Check each line of the material. Copy those containing "materials".

◆ DATA SHOWN:
┌──

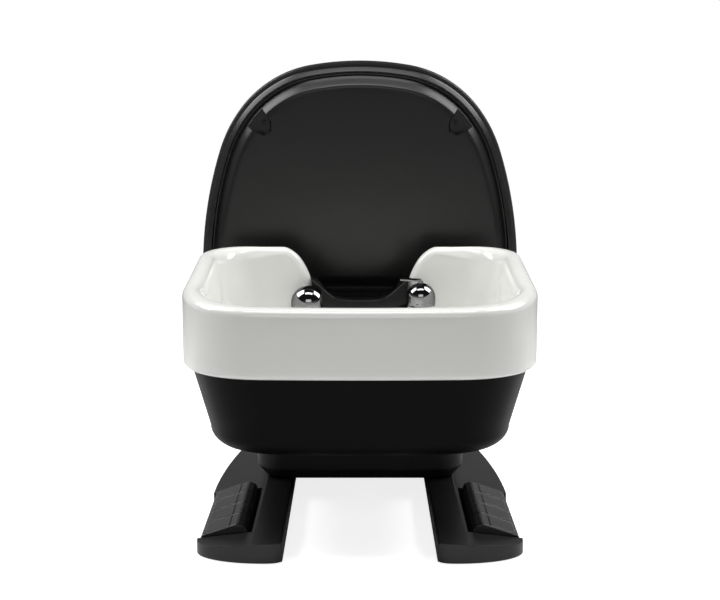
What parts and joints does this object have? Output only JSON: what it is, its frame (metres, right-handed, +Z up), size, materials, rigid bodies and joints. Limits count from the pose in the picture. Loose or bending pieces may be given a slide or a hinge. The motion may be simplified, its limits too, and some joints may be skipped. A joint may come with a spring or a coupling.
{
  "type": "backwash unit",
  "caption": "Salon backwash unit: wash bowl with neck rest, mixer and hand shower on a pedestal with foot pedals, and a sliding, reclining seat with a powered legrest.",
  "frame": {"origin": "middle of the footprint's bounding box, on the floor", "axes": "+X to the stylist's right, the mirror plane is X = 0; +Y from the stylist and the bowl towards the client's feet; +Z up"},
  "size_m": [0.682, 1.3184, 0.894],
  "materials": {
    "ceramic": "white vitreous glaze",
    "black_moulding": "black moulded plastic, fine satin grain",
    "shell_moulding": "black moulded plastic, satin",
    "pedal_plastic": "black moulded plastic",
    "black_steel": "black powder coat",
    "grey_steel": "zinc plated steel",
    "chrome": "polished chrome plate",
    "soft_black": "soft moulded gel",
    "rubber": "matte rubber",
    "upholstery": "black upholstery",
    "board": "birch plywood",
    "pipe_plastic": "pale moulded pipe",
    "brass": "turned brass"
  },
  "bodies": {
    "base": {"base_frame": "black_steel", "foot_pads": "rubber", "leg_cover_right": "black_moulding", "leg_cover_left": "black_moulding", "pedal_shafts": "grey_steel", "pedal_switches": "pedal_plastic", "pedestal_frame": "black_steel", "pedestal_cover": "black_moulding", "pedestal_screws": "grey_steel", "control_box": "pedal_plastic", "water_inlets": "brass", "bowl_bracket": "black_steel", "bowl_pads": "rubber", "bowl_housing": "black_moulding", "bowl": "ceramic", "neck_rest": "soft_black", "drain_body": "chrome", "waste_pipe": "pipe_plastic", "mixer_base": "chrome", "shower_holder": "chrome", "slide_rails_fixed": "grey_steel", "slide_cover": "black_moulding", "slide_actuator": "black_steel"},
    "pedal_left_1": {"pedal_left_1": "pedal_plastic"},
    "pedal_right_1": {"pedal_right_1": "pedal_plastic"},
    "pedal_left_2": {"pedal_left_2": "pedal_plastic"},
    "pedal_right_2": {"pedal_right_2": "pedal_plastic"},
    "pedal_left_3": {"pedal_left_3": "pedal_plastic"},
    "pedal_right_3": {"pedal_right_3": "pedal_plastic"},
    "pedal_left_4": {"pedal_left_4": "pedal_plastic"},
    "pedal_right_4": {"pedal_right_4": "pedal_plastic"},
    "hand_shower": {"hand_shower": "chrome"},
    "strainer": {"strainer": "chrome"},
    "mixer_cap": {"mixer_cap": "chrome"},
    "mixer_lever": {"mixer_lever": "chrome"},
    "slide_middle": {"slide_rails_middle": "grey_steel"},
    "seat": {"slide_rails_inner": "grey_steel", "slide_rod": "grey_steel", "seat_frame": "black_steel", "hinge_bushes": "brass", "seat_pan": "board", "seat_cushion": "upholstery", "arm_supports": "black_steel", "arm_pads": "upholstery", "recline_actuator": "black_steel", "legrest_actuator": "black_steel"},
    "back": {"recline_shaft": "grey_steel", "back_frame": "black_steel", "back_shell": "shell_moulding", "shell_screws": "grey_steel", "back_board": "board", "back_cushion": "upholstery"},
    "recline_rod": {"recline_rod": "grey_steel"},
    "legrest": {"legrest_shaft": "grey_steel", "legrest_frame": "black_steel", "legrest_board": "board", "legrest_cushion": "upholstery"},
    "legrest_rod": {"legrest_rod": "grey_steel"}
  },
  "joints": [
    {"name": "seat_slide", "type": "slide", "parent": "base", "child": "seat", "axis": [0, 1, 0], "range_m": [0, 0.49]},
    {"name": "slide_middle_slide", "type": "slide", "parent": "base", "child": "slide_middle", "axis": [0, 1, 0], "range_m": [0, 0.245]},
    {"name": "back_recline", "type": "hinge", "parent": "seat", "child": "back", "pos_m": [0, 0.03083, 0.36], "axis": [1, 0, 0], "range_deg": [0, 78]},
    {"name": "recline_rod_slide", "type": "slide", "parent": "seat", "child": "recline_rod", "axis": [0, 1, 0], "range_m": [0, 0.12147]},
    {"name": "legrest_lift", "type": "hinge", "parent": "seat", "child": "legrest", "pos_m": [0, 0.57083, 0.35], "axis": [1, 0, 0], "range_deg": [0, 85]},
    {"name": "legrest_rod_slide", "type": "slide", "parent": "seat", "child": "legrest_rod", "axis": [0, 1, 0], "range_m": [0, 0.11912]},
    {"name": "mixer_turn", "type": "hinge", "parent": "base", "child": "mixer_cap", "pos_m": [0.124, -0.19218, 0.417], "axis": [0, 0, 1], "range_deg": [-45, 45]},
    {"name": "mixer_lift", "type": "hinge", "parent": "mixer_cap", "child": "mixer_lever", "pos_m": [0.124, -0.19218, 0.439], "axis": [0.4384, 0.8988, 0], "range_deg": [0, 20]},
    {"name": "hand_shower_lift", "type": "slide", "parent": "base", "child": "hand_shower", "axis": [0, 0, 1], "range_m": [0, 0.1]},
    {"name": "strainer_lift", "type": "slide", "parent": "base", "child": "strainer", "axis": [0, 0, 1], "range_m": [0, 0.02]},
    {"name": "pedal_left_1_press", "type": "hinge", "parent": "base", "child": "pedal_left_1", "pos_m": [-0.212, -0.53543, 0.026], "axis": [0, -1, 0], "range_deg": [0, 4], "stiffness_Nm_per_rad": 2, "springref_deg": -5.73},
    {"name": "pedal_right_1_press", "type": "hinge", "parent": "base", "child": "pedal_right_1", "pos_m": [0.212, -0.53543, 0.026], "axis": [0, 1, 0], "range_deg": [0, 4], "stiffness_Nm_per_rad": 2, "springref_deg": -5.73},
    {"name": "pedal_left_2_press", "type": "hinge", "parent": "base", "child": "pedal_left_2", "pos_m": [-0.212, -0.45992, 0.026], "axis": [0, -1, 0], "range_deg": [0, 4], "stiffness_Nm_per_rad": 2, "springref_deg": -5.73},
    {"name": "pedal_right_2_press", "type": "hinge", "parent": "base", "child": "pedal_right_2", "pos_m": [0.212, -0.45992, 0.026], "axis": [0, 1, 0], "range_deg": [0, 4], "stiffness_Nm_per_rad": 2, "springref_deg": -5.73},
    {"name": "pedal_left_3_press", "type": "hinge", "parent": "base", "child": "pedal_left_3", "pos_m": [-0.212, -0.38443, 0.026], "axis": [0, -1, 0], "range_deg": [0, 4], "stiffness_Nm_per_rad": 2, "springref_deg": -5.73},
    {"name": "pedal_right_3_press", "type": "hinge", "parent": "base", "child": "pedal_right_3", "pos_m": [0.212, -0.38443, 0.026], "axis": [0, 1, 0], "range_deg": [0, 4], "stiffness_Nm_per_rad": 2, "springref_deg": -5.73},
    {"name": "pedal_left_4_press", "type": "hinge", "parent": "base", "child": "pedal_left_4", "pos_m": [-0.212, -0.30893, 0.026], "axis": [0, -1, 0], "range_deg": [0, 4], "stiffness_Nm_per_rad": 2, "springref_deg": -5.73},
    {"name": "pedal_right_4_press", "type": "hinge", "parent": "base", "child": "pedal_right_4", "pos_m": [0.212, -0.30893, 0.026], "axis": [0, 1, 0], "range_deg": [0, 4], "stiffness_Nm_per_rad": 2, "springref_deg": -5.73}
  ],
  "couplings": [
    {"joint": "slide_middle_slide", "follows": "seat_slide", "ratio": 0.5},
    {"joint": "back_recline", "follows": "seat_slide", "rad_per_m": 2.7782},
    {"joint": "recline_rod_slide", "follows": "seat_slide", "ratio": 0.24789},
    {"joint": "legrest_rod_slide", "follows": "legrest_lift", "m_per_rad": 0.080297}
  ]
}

└──

◆ REPLY TO THE EXERCISE:
What parts and joints does this object have? Output only JSON: what it is, its frame (metres, right-handed, +Z up), size, materials, rigid bodies and joints. Limits count from the pose in the picture. Loose or bending pieces may be given a slide or a hinge. The motion may be simplified, its limits too, and some joints may be skipped. A joint may come with a spring or a coupling.
  "materials": {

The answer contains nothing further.